The then Foreign Secretary, Boris Johnson, says he was not told about what the FCO was doing with the EU in 2017. The contemporaneous Brexit Secretary, David Davis, revealed that he had no idea that the Prime Minister’s Office was negotiating its own agreement with the EU until May revealed her proposal at Chequers in July 2018.
Leading the Prime Minister’s secret negotiations was not a minister but a civil servant of her own choosing – Olly Robbins. Robbins’s career is odd to say the least. Initially he joined the Treasury but in 2006 briefly became Tony Blair’s Principal Private Secretary. The next year he was appointed Director of Intelligence and Security. Was he qualified? No, but one unjustified appointment justifies another. In 2010, David Cameron reorganised that appointment as a Deputy National Security Adviser position.
In 2015, Robbins moved to the Home Office as deputy to Sedwill, who was Permanent Secretary. Who was the Home Secretary? Yes, it was the calamitous Theresa May – for more than six years (2010-2016), in which she lost control of everything from immigration to knife crime, and achieved nothing except bogus claims to social justice. (One reason she lost control of knife crime was her cancellation of stop-and-search powers on the false grounds that they were racist.)
As soon as May became PM in July 2016, she appointed Robbins as Permanent Secretary for the Department for Exiting the European Union. Was he qualified? No. He did not even sit with that department. He sat in the Prime Minister’s office, shuttling to Brussels in the name of the PM, but making up the policy for himself.
Robbins was the principal author of the stupid proposal that May revealed at Chequers to her ignorant cabinet in June 2018. (That’s the proposal in which Britain would attempt to be all things to all people by, for instance, aligning with the Single Market and collecting the EU’s tariffs while pretending to leave both the Single Market and the Customs Union.)

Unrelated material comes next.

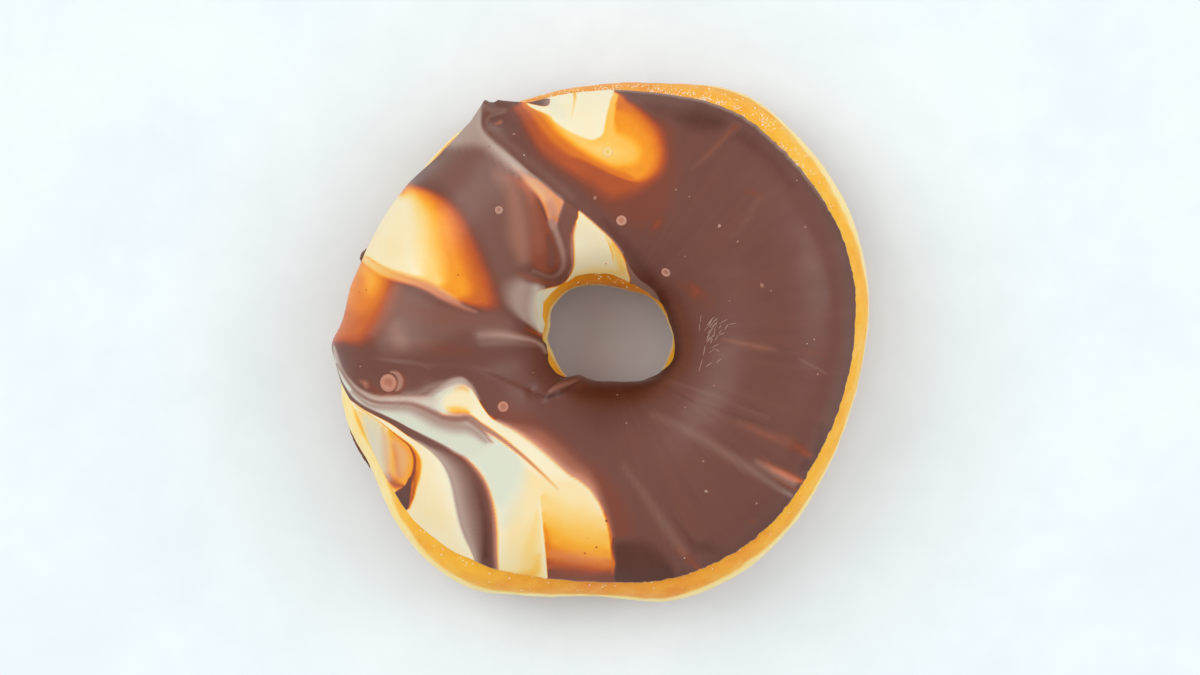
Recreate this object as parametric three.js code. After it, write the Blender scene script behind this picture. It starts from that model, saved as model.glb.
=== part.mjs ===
// A fried ring doughnut lying on its base, its top dipped in marbled milk and white chocolate icing.
// Millimetres, +Z up. Angles run anticlockwise seen from above, starting at +X.
import * as THREE from "three";
import { ParametricGeometry } from "three/addons/geometries/ParametricGeometry.js";
import { mergeVertices } from "three/addons/utils/BufferGeometryUtils.js";

// Driving heights of the dough, from the surface it lies on
const DOUGH_TOP = 28.7;
const WAIST_HEIGHT = 13.5;
// The top isn't level: it rises and falls once round the ring, and three times by less
const TOP_TILT = 0.5;
const TOP_WAVE = 0.25;
// How far the rounded underside would sag below the surface if it were not pressed flat
const PRESSED_FLAT = 0.8;
// 2 would make the section of the ring a plain oval, and more makes it squarer
const TOP_SQUARENESS = 2.1;
const BASE_SQUARENESS = 2.4;

// Radius of the dough every 15 degrees: outside at the waist, and at the narrowest of the hole
const OUTSIDE = [
  44.8, 46.3, 47.4, 47.7, 48.0, 44.9, 43.2, 42.6, 42.8, 41.7, 41.0, 41.6,
  43.2, 45.0, 44.5, 46.8, 47.6, 44.8, 43.3, 45.6, 45.9, 45.2, 44.1, 43.8,
];
const HOLE = [
  12.0, 11.6, 11.3, 10.7, 9.6, 9.2, 9.2, 9.5, 9.9, 9.9, 9.7, 8.9,
  9.0, 8.5, 8.4, 8.4, 8.3, 8.1, 8.1, 8.4, 9.3, 10.6, 11.3, 11.6,
];

// Height of the icing's edge every 15 degrees: outside, where it hangs lowest on the left, and in the hole
const RIM_HEIGHT = [
  23.2, 23.3, 24.0, 24.1, 23.9, 22.5, 21.3, 20.8, 19.5, 13.5, 11.5, 11.5,
  13.5, 21.6, 21.3, 23.0, 24.4, 23.7, 22.8, 23.9, 23.7, 23.5, 23.4, 22.8,
];
const HOLE_RIM_HEIGHT = [
  19.2, 18.9, 19.7, 19.9, 20.8, 21.6, 22.0, 22.0, 21.4, 21.6, 21.5, 20.3,
  20.1, 20.1, 20.0, 18.6, 14.0, 11.0, 11.0, 11.0, 12.0, 14.0, 17.9, 20.3,
];
const ICING_THICKNESS = 1.0;
// The edge of the icing rounds down to the dough over this length
const ICING_EDGE = 1.6;
// The icing is a piece of its own, a hair clear of the dough
const CLEARANCE = 0.4;

// Two tips where the icing was pulled as the doughnut left it: how far each stands out of the rim,
// the angle over which it rises on its clockwise side and falls on the other, and how far in it reaches
const TIPS = [
  { angle: 116, reach: 2.4, rise: 10, fall: 5, depth: 7 },
  { angle: 180, reach: 0.7, rise: 3, fall: 12, depth: 6 },
];
// 1 would give the tips straight sides, and more makes them hollower and sharper
const TIP_SHARPNESS = 1.3;
// Folds that run from each tip to the hole, as angle and radius: the height of each at the tip and at
// the hole, and how wide it is on its clockwise side and on the other
const FOLDS = [
  {
    path: [[116, 44.5], [114, 35], [107, 26.5], [97, 21], [82, 16], [66, 12.5]],
    heights: [1.5, 0.6],
    widths: [1.4, 4.5],
  },
  {
    path: [[180, 44.5], [180, 36], [179, 26], [178, 17], [180, 10.5]],
    heights: [0.9, 0.8],
    widths: [3.5, 2.2],
  },
  {
    path: [[221, 14.5], [226, 11.5], [231, 8.6]],
    heights: [0.9, 1.1],
    widths: [1.2, 2.4],
  },
];

// Two bits of icing that caught the side of the dough, apart from the rest
const SMEAR = { angle: 204, height: 13.4, halfAngle: 5.6, halfHeight: 1.5, thickness: 0.9, slope: 0.9 };
const DROP = { angle: 160.5, height: 9.7, halfAngle: 1.9, halfHeight: 1.3, thickness: 2.2, slope: 0 };

// Grid steps: around the ring, around the dough's section, and over and under the icing
const STEPS_AROUND = 90;
const DOUGH_STEPS = 32;
const ICING_TOP_STEPS = 20;
const ICING_UNDER_STEPS = 10;
const FOLD_STEPS = 60;
const BALL_STEPS = [20, 10];

const TURN = 2 * Math.PI;
const { degToRad, euclideanModulo, lerp } = THREE.MathUtils;

// A smooth closed line through values spaced evenly round the ring
function around(values, angle) {
  const place = euclideanModulo(angle / TURN, 1) * values.length;
  const i = Math.floor(place);
  const t = place - i;
  const [a, b, c, d] = [-1, 0, 1, 2].map((k) => values[(i + k + values.length) % values.length]);
  return b + 0.5 * t * (c - a + t * (2 * a - 5 * b + 4 * c - d + t * (3 * (b - c) + d - a)));
}

const keepSign = (x, power) => Math.sign(x) * Math.abs(x) ** power;

function doughTop(angle) {
  return DOUGH_TOP + TOP_TILT * Math.sin(angle + 0.6) + TOP_WAVE * Math.sin(3 * angle + 1);
}

// The dough's surface. lift runs round its section: 0 at the outer waist, a quarter turn at the crown.
function doughPoint(angle, lift) {
  const outside = around(OUTSIDE, angle);
  const hole = around(HOLE, angle);
  const crown = (outside + hole) / 2;
  const squareness = Math.sin(lift) > 0 ? TOP_SQUARENESS : BASE_SQUARENESS;
  const across = keepSign(Math.cos(lift), 2 / squareness);
  const up = keepSign(Math.sin(lift), 2 / squareness);
  const rise = up > 0 ? doughTop(angle) - WAIST_HEIGHT : WAIST_HEIGHT + PRESSED_FLAT;
  const radius = crown + ((outside - hole) / 2) * across;
  const height = Math.max(0, WAIST_HEIGHT + rise * up);
  return new THREE.Vector3(radius * Math.cos(angle), radius * Math.sin(angle), height);
}

// A point that stands off the dough's surface, square to it
function standOff(angle, lift, distance) {
  const step = 1e-3;
  const alongRing = doughPoint(angle + step, lift).sub(doughPoint(angle - step, lift));
  const alongSection = doughPoint(angle, lift + step).sub(doughPoint(angle, lift - step));
  const outward = alongRing.cross(alongSection).normalize();
  return doughPoint(angle, lift).addScaledVector(outward, distance);
}

// The lift at which the section passes a height, on its outer side
function liftAt(angle, height) {
  const above = height > WAIST_HEIGHT;
  const rise = above ? doughTop(angle) - WAIST_HEIGHT : WAIST_HEIGHT + PRESSED_FLAT;
  const share = (height - WAIST_HEIGHT) / rise;
  return Math.asin(keepSign(share, (above ? TOP_SQUARENESS : BASE_SQUARENESS) / 2));
}

// Each fold as a smooth line of points in plan, made once
const foldLines = FOLDS.map(({ path, heights, widths }) => {
  const corners = path.map(([degrees, radius]) => {
    const angle = degToRad(degrees);
    return new THREE.Vector3(radius * Math.cos(angle), radius * Math.sin(angle), 0);
  });
  const line = new THREE.CatmullRomCurve3(corners).getPoints(FOLD_STEPS);
  return { line, heights, widths };
});

// How much the folds raise the icing over a point
function foldHeight(point) {
  let raised = 0;
  for (const { line, heights, widths } of foldLines) {
    let nearest = Infinity;
    let at = 0;
    line.forEach((p, i) => {
      const distance = Math.hypot(point.x - p.x, point.y - p.y);
      if (distance < nearest) {
        nearest = distance;
        at = i;
      }
    });
    const ahead = line[Math.min(at + 1, line.length - 1)];
    const behind = line[Math.max(at - 1, 0)];
    const turn = (ahead.x - behind.x) * (point.y - line[at].y) - (ahead.y - behind.y) * (point.x - line[at].x);
    const width = turn > 0 ? widths[0] : widths[1];
    const height = lerp(heights[0], heights[1], at / (line.length - 1));
    raised = Math.max(raised, height * Math.exp(-((nearest / width) ** 2)));
  }
  return raised;
}

// How far the two tips push the rim out at a distance in from the rim
function tipReach(angle, inward) {
  const degrees = euclideanModulo(angle / TURN, 1) * 360;
  let reach = 0;
  for (const tip of TIPS) {
    const off = degrees - tip.angle;
    const share = 1 - Math.abs(off) / (off < 0 ? tip.rise : tip.fall);
    reach += tip.reach * Math.max(0, share) ** TIP_SHARPNESS * Math.exp(-((inward / tip.depth) ** 2));
  }
  return reach;
}

// A closed ring swept by a loop of points, one loop at each angle
function sweptRing(loopPoint, loopSteps) {
  const surface = (u, v, target) => {
    const angle = (Math.round(u * STEPS_AROUND) % STEPS_AROUND) * (TURN / STEPS_AROUND);
    target.copy(loopPoint(angle, Math.round(v * loopSteps) % loopSteps));
  };
  const geometry = new ParametricGeometry(surface, STEPS_AROUND, loopSteps);
  geometry.deleteAttribute("normal");
  geometry.deleteAttribute("uv");
  const welded = mergeVertices(geometry);
  welded.computeVertexNormals();
  return welded;
}

function doughGeometry() {
  return sweptRing((angle, i) => doughPoint(angle, (i / DOUGH_STEPS) * TURN), DOUGH_STEPS);
}

// The icing's section: over its top from the rim to the hole, then back underneath
function icingPoint(angle, i) {
  const rim = liftAt(angle, around(RIM_HEIGHT, angle));
  const holeRim = Math.PI - liftAt(angle, around(HOLE_RIM_HEIGHT, angle));
  if (i > ICING_TOP_STEPS) {
    const share = 1 - (i - ICING_TOP_STEPS) / ICING_UNDER_STEPS;
    return standOff(angle, lerp(rim, holeRim, share), CLEARANCE);
  }
  // Steps are closest at the two edges, where the icing rounds off
  const share = 0.5 - 0.5 * Math.cos((i / ICING_TOP_STEPS) * Math.PI);
  const lift = lerp(rim, holeRim, share);
  const ringHalf = (around(OUTSIDE, angle) - around(HOLE, angle)) / 2;
  const inward = share * (holeRim - rim) * ringHalf;
  const fromEdge = Math.min(inward, (1 - share) * (holeRim - rim) * ringHalf);
  const edge = 1 - Math.min(fromEdge / ICING_EDGE, 1);
  const rounded = Math.sqrt(1 - edge ** 2);
  const raised = ICING_THICKNESS + foldHeight(doughPoint(angle, lift));
  const point = standOff(angle, lift, CLEARANCE + raised * rounded);
  const reach = tipReach(angle, inward) * rounded;
  return point.add(new THREE.Vector3(Math.cos(angle), Math.sin(angle), 0).multiplyScalar(reach));
}

function icingGeometry() {
  return sweptRing(icingPoint, ICING_TOP_STEPS + ICING_UNDER_STEPS);
}

// A bit of icing stuck on the dough's outer side: a ball flattened on to the dough
function stuckBit({ angle, height, halfAngle, halfHeight, thickness, slope }) {
  const ball = new THREE.SphereGeometry(1, ...BALL_STEPS);
  ball.deleteAttribute("normal");
  ball.deleteAttribute("uv");
  const bit = mergeVertices(ball);
  const place = bit.getAttribute("position");
  for (let i = 0; i < place.count; i++) {
    const along = place.getX(i);
    const at = degToRad(angle + along * halfAngle);
    const lift = liftAt(at, height + slope * along + place.getZ(i) * halfHeight);
    const off = CLEARANCE + (thickness * (1 - place.getY(i))) / 2;
    const point = standOff(at, lift, off);
    place.setXYZ(i, point.x, point.y, point.z);
  }
  bit.computeVertexNormals();
  return bit;
}

function foodMaterial(colour, roughness) {
  return new THREE.MeshStandardMaterial({ color: colour, roughness, metalness: 0 });
}

function named(name, geometry, material) {
  const mesh = new THREE.Mesh(geometry, material);
  mesh.name = name;
  return mesh;
}

const crust = foodMaterial(0xe3a04a, 0.55);
const chocolate = foodMaterial(0x6f4a40, 0.32);
const doughnut = new THREE.Group();
doughnut.add(
  named("dough", doughGeometry(), crust),
  named("icing", icingGeometry(), chocolate),
  named("icing_smear", stuckBit(SMEAR), chocolate),
  named("icing_drop", stuckBit(DROP), chocolate),
);

// The origin is under the middle of the whole outline, on the surface that the doughnut lies on
const middle = new THREE.Box3().setFromObject(doughnut, true).getCenter(new THREE.Vector3());
doughnut.position.set(-middle.x, -middle.y, 0);

export default doughnut;
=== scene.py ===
# %% [markdown]
# # A ring doughnut dipped in marbled chocolate
#
# The object is a fried ring of dough, lying flat, whose top was dipped in milk chocolate icing with
# white chocolate stirred into it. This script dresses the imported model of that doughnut: it gives the
# dough its fried skin and the icing its marbling, lights them softly and looks straight down.
#
# All sizes below are in millimetres, measured from the middle of the ring, and turn to metres when a
# mesh is made. Angles run anticlockwise seen from above, starting at +X.

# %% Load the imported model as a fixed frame
import math

import bpy
import numpy as np
from mathutils import Matrix, Vector, noise


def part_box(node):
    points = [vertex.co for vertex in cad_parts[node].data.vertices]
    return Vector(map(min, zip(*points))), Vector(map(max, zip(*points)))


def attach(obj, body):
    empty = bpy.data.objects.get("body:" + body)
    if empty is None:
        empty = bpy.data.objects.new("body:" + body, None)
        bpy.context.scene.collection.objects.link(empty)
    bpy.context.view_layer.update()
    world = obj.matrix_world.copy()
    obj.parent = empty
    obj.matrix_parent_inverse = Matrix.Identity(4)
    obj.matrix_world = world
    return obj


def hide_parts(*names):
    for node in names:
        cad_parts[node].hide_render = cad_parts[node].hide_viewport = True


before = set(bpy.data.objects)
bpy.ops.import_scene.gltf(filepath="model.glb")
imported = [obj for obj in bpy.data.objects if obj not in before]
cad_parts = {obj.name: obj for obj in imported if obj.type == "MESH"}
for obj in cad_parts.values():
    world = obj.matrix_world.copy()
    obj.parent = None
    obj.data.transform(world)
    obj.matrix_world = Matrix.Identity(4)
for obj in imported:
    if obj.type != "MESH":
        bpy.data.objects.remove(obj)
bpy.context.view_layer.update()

print("nodes:", sorted(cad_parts))

# %% [markdown]
# ## The shape of the ring
#
# The ring isn't a perfect torus. Its outside and its hole wander by a few millimetres, so each is given
# as a radius every 15 degrees and a smooth closed line runs through those values. The section of the
# ring is a squared oval that stands on a flat spot. These are the same rules as the solid's, so that
# the fine skin made here lies on the solid that it stands for.

# %% Driving sizes of the ring
MM = 0.001
TURN = 2 * math.pi
DOUGH_TOP = 28.7
WAIST_HEIGHT = 13.5
TOP_TILT = 0.5
TOP_WAVE = 0.25
PRESSED_FLAT = 0.8
TOP_SQUARENESS = 2.1
BASE_SQUARENESS = 2.4
OUTSIDE = np.array([
    44.8, 46.3, 47.4, 47.7, 48.0, 44.9, 43.2, 42.6, 42.8, 41.7, 41.0, 41.6,
    43.2, 45.0, 44.5, 46.8, 47.6, 44.8, 43.3, 45.6, 45.9, 45.2, 44.1, 43.8,
])
HOLE = np.array([
    12.0, 11.6, 11.3, 10.7, 9.6, 9.2, 9.2, 9.5, 9.9, 9.9, 9.7, 8.9,
    9.0, 8.5, 8.4, 8.4, 8.3, 8.1, 8.1, 8.4, 9.3, 10.6, 11.3, 11.6,
])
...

Johnson and Davis resigned within days, but May promoted Sedwill and Robbins. In October 2018, Sedwill took over as Cabinet Secretary. Days later, he took over as Head of the Home Civil Service. May considered no other candidates for either role. Sedwill remains National Security Adviser too.
In November 2018 May revealed a more stupid but developed plan for Brexit: a fully specified Withdrawal Agreement (the one in which Britain gives up its rights but not its obligations, and which would keep Northern Ireland in the EU if Britain leaves without a deal).
This was written by Robbins, a few of his favoured civil servants, and the EU, again without Cabinet or Parliamentary knowledge. The civil servant had reversed the authority: the PM was the recipient not the maker of policy made; and the civil servant took more guidance from a foreign power than his own government. His scheming went so far as to strategise how to get it approved by Parliament as a last-minute fait accompli before the Article 50 notice period expired on 29 March, as he boasted in a bar in Brussels in February. He was overheard by a journalist, but perhaps he meant to be.
Sedwill publicly defended Robbins. Approaching 29 March, he wrote to MPs warning them that a no-deal Brexit would decrease security and increase prices, while he coached civil servants on how to defend themselves against accusations of failing to prepare to leave without a deal.
Britain’s EU-loving civil servants are now matching the EU’s unelected executives: make policies and treaties in secret, avoid accountability, tell elected politicians what to endorse, demand secrecy, and take the scalps of elected politicians who don’t toe the line.